Her desire to be a mother is depicted as natural in a way that negates the idea that some women don’t want children. It’s unsurprising to learn that the film came out in the 1980s when the push against feminism sought the return of the nuclear family, but the trend persisted. The central narrative of films that portray women higher in the workplace as undesirable seemingly blames the independence that the feminist movement provided, reaffirming the view that women in the workplace weren’t natural.
Enforcing this narrative supplies work-based narratives with villainous work-driven women such as Miranda in The Devil Wears Prada. The work-driven woman is typically high-powered and portrayed as less desirable due to her status as above or equal to men. These films create villains who are seen as self-centered, missing out on the fulfillment of motherhood or relationships. The broader message blames feminism, asserting that working women negate their proper place in the domestic sphere or a heterosexual relationship.
In her essay, Sende-Cook writes, “By presenting conventional double binds in comical situations and through a postfeminist lens, the films not need even articulate that the women’s careers do not matter; they simply allow audiences to fill that part in.” Characters feel exhausted by their jobs, and their return home isn’t a result of feminine desire but of capitalist exhaustion, but feminism is easy to blame. Feminists are conflated as people wanting women to take on men’s roles, ignoring the nature of the anti-capitalist beliefs of the second-wave feminist movement.

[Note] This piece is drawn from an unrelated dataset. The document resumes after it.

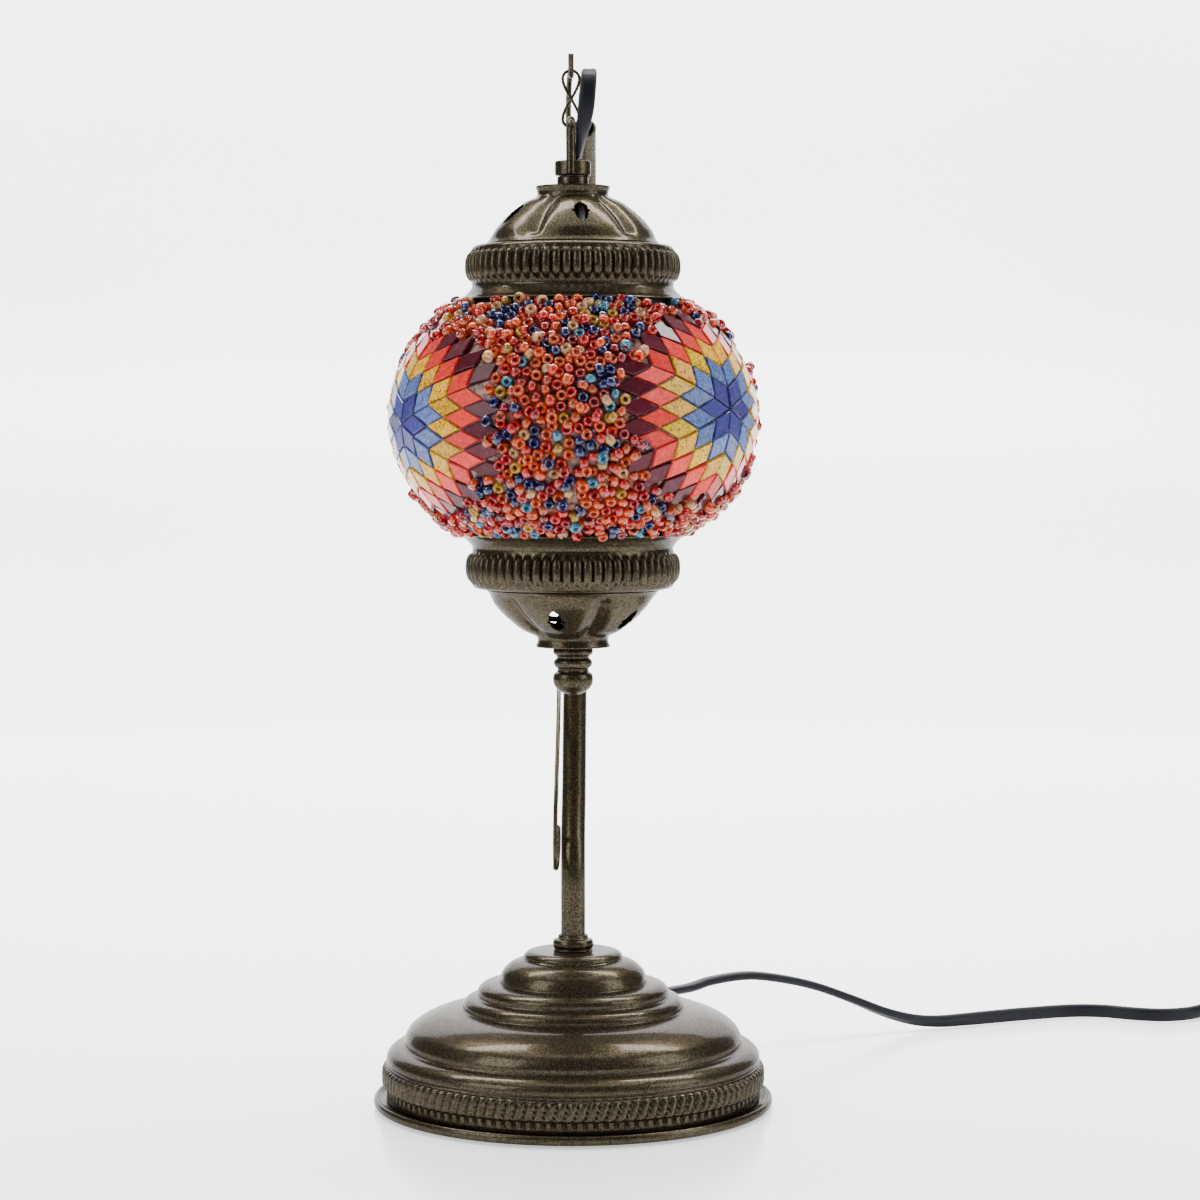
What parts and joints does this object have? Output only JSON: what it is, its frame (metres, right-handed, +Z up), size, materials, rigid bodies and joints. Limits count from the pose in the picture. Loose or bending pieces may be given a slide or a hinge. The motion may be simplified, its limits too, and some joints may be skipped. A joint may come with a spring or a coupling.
{
  "type": "mosaic glass table lamp",
  "caption": "Swan-neck table lamp with a hanging mosaic glass globe between pierced metal caps, and a flat mains cord with a switch and a plug.",
  "frame": {"origin": "centre of the felt pad's underside, on the base's axis", "axes": "+Z up; -Y is the lamp's front, the side the lantern hangs towards; the neck rises behind it on +Y; +X is to the right seen from the front"},
  "size_m": [0.4165, 0.3744, 0.3693],
  "materials": {
    "bronze_paint": "gloss metallic olive bronze with fine gold flake",
    "plated_steel": "zinc plated",
    "brass": "satin",
    "cast_iron": "rough cast",
    "felt": "felt",
    "clear_glass": "clear",
    "mosaic_glass": "coloured glass tiles and seed beads in clear glue",
    "black_pvc": "satin black",
    "black_plastic": "moulded black",
    "black_rubber": "matte",
    "white_ceramic": "glazed white"
  },
  "bodies": {
    "stand": {"felt_pad": "felt", "base_pan": "bronze_paint", "base_shell": "bronze_paint", "base_weight": "cast_iron", "base_washer": "plated_steel", "base_nut": "plated_steel", "stem_locknut": "plated_steel", "stem_collar": "bronze_paint", "cord_gland": "black_rubber", "neck_tube": "bronze_paint", "hook_rod": "bronze_paint", "scroll_rod": "bronze_paint", "neck_lead": "black_pvc", "loop_lead": "black_pvc", "cord_run": "black_pvc", "switch_base": "black_plastic", "switch_cover": "black_plastic", "cord_entry": "black_pvc", "cord_coil": "black_pvc", "cord_tail": "black_pvc", "coil_tie": "black_plastic", "plug_boot": "black_rubber", "plug_body": "black_plastic", "plug_pin_left": "plated_steel", "plug_pin_right": "plated_steel"},
    "link": {"figure8_link": "bronze_paint"},
    "lantern": {"hanging_collar": "bronze_paint", "lock_ring": "bronze_paint", "top_cap": "bronze_paint", "bottom_cap": "bronze_paint", "mosaic_skin": "mosaic_glass", "globe_glass": "clear_glass", "top_gasket": "black_rubber", "bottom_gasket": "black_rubber", "centre_nipple": "plated_steel", "cap_nut": "plated_steel", "socket_shell": "black_plastic", "socket_insulator": "white_ceramic", "screw_shell": "brass", "centre_contact": "brass", "socket_lead": "black_pvc", "bulb_cap": "brass", "bulb_glass": "clear_glass", "bulb_stem": "clear_glass", "harp_frame": "plated_steel", "finial_stud": "plated_steel", "stud_nut": "plated_steel", "finial": "bronze_paint"},
    "rocker": {"switch_rocker": "black_plastic"}
  },
  "joints": [
    {"name": "link_swing", "type": "hinge", "parent": "stand", "child": "link", "pos_m": [-0.0006, 0, 0.3619], "axis": [0, 1, 0], "range_deg": [-20, 20], "deforming": ["loop_lead"]},
    {"name": "lantern_swing", "type": "hinge", "parent": "link", "child": "lantern", "pos_m": [-0.0006, 0, 0.3442], "axis": [1, 0, 0], "range_deg": [-20, 6], "deforming": ["loop_lead"]},
    {"name": "rocker_tilt", "type": "hinge", "parent": "stand", "child": "rocker", "pos_m": [0.333, 0.235, 0.0104], "axis": [1, 0, 0], "range_deg": [0, 12]}
  ]
}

In her establishment of Postfeminism, McRobbie utilizes the famous rom-com Bridget Jones’s Diary to illustrate the nature of postfeminism on screen, pointing out that Bridget isn’t career-minded but knows she should be, and she desires romance. Bridget Jones’s (Renée Zellweger) attitude that feminism was dead created workplace equality and sexual freedom. Still, from there, it was man-hating feminists who shamed desires for family or beauty.
The disarticulation propagated through chick flicks largely relies on the idea that dating and the workplace are an even playing field with zero political connotation. The notion puts a more central agency on women and empowers the idea that a woman’s sexuality can be weaponized. In How To Lose a Guy in 10 Days, Ben’s (Matthew McConaughey) foes are two women who weaponize their sexuality to win over their boss. Women can weaponize sex to gain what they want and be just as manipulative as men. Workplaces have touches of sexism, but never something that a woman can single-handedly overcome. Women sleeping with their boss to get ahead is a norm, and sexual harassment is a punchline that only operates under the assumption of equal power.
The nature of chick flicks is something we’re now incapable of recreating without backlash. They rely on sexism and characters that simply don’t pass today. It’s hard to watch women-centric comedies in a similar vein, such as Booksmart (2019), that don’t explicitly understand that feminism is not a relic of the past. Despite the often pro-capitalist nature of neoliberal films of the 2010s, they’re usually diverse, and the diversity adds another level of nuanced conversations that chick flicks can’t achieve.
The development of more dynamic, diverse, and queer female characters leaves the world that created and loved the chick flick firmly behind us. Even romantic comedies have petered out as the stories centered on women have expanded, leaving those female characters elsewhere — usually to explore the fallout of the postfeminist era.